The Air Force, as it stands, is hoping to just be able to replenish its stocks of trained, mission-ready pilots, and even that seems to be a continuing challenge. Air Education and Training Command boss Lieutenant General Brian Robinson said that producing 1,470 UPT graduates would be tough a "challenge".
“We are doing the best we can with the resourcing levels that we have, in terms of manning, weapons system sustainment, parts and supply, things of that nature,” said Robinson. Recent efforts to improve and modernize the student pilot curriculum have been put at odds with the need to continue pumping out graduates at a gallop in an increasingly unstable world. The old ways are being rethought, the very idea of a UPT class starting, training, and graduating in unison on the outs.
“Probably, I need to get away from calling it the ‘pipeline,’” he said. “Here’s the training criteria, the competencies you need to demonstrate, and once you’ve demonstrated them, you’re on to the next piece."

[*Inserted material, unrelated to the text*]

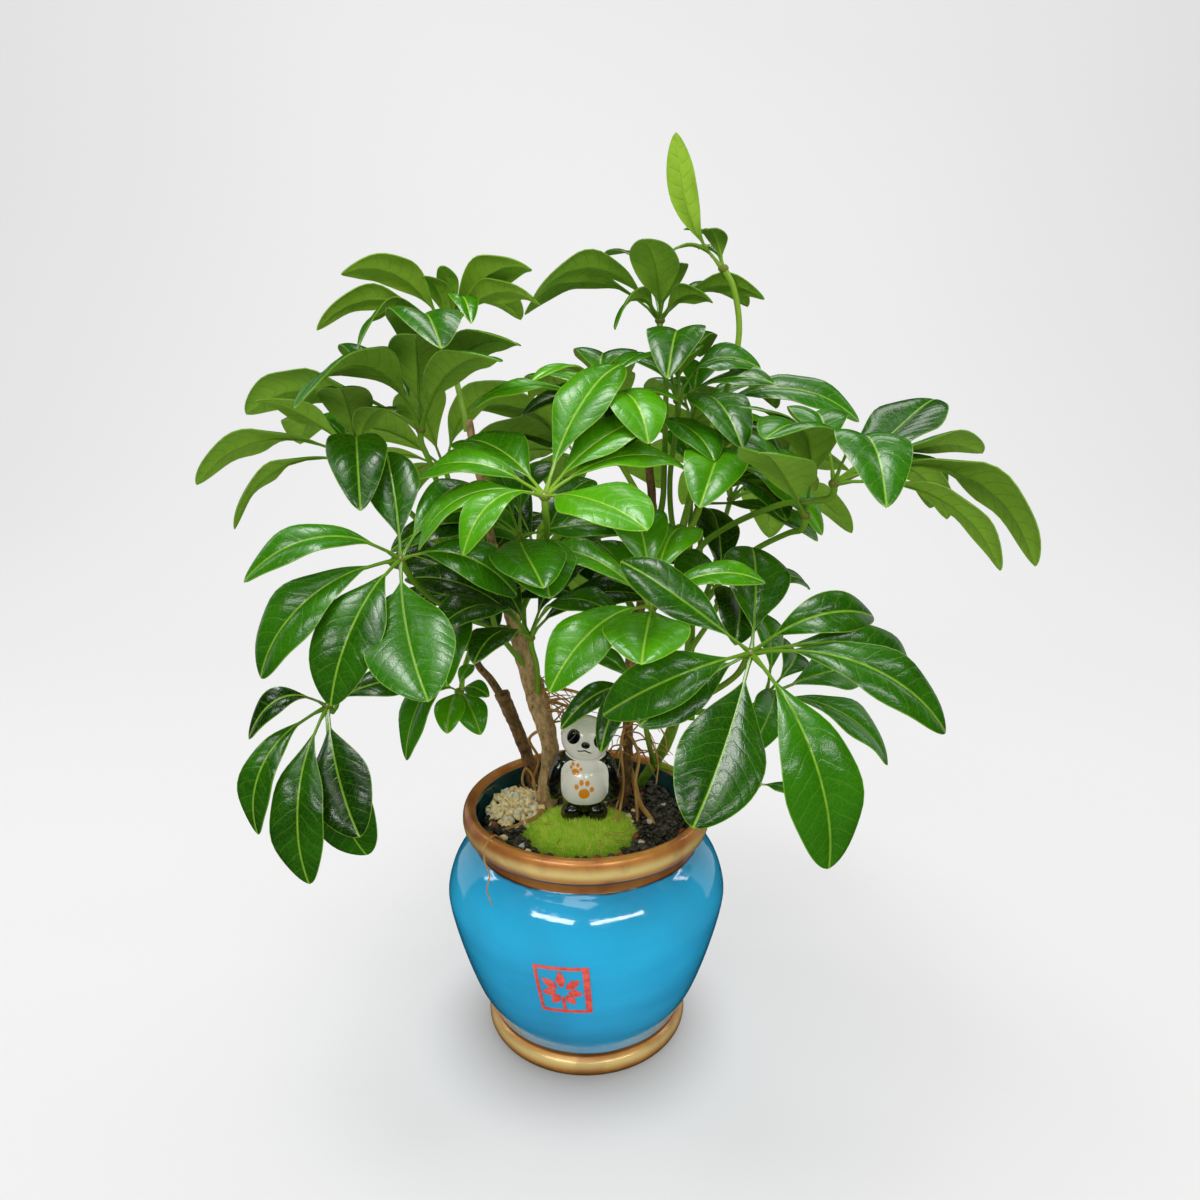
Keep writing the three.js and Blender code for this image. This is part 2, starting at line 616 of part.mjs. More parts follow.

That training system may mirror Part 61 pilot training, and anyone familiar with the headaches that entails can see where it ends up - classes with wild fluctuations in student load, a feast or famine environment for instructors. Additionally, Robinson said that previous changes to the curriculum, integrating tablets and tech to streamline lessons, seemed to have a negative effect on community and unit cohesion, atomizing students into their own isolated worlds.
“Culturally, that’s a challenge. We’ve experienced some of this as we looked at Pilot Training Next. When we think about esprit de corps and unit camaraderie and unit identification, it’s disruptive to that (traditional UPT) model."